Wine dari Perancis, adalah minuman fermentasi yang masuk ke Indonesia dengan bebas. Tapi mengapa untuk memberi ijin pada pabrik-pabrik minuman lokal, dengan teknologi fermentasi seperti di Bali, Makassar, Bekonang, Pati, Bandung, Aceh, NTT, Papua, bisa dimentahkan karena pasal haram-jadah?

Padal kadar alkohol dari minuman tradisional itu secara medis bisa menjadi pendorong daya imunitas tubuh? 

Para birokrat pemerintah dan ASN lebih suka memberi himbauan lewat virtual, dari ruang ber-AC, ruang yang sama-sama disukai virus.
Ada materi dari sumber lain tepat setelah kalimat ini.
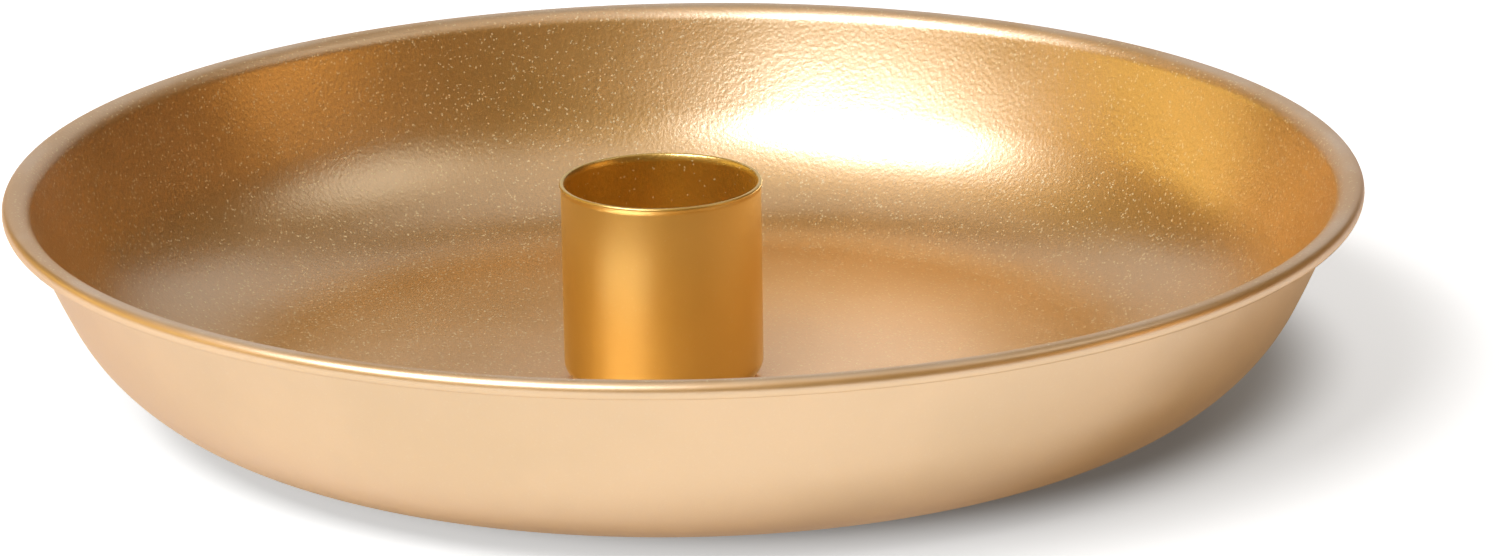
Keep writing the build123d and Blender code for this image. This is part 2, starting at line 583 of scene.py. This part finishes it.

Itu pun saya tidak mendengar ajakan untuk melakukan gaya hidup baru dan pola konsumsi berimbang, yang mudah dan murah, beberapa gratis.

Apa coba uraian new-normal itu? Kalau imunitas tumbuh galak, memang ada yang dirugikan sih. Makanya di sisi lain, daya imunitas manusia juga merupakan ancaman bagi mereka yang lebih suka daya imunitas manusia punya ketergantungan.

Memang berat hidup di Indonesia. Mengritik dibilang benci. Tapi mencaci-maki mendapat tepuk tangan. Padal tepuk tangan dibilang Yahudi. Jadi, keputusannya; Saya patuh dengan prokes 3M, agar tidak ribet dan ribet dengan Satgas Covid-19.

Tapi, di Republik ini, hidup saya urusan saya. Tidak seorang pun ingin mati terpapar Covid-19. Tidak juga ada yang ingin mati kelaparan.